Passive flow control at impeller radial bend for stall delay in centrifugal compressors with fishtail pipe diffusers

This paper proposes a new strategy for extending centrifugal compressor stall margin through shroud passive flow control placed at the impeller radial bend. Relative to the usual leading-edge location, the radial bend presents fewer geometrical constraints for flow control devices and allows them to have potentially more impact on low-momentum flow structures that lead to stall. Two centrifugal compressors with fishtail pipe diffusers are chosen for study: a high-speed transonic design exhibiting diffuser stall and a low-subsonic design with exducer stall. Four passive flow control techniques placed on the impeller shroud at the radial bend are evaluated for each compressor, in terms of stall margin improvement and efficiency penalty at design mass flow, using unsteady RANS CFD simulations. These are circumferential groove, slots, impeller recirculation pipe and diffuser-impeller recirculation pipe.
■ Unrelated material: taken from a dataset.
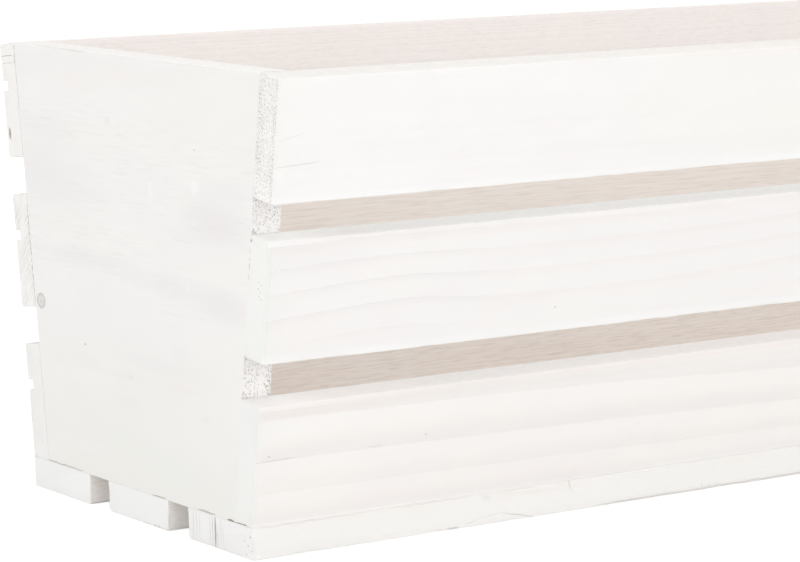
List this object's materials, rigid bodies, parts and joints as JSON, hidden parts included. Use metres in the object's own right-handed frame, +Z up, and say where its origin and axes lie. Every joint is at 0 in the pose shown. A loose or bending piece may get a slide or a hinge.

The results indicate that passive flow control at the impeller shroud radial bend can be significantly more effective than at the impeller leading edge. For each compressor, the flow mechanisms associated with stall initiation and its delay by the most effective studied flow control technique as well as the associated efficiency penalty are elucidated. The findings indicate that techniques having flow injection with high spanwise penetration and low relative streamwise momentum are most effective for delaying diffuser stall, while the opposite applies to exducer stall. The design point efficiency penalty is due to mixing/shear losses from the jet-in-cross flow phenomenon in the impeller and shear losses from flow redistribution in the diffuser.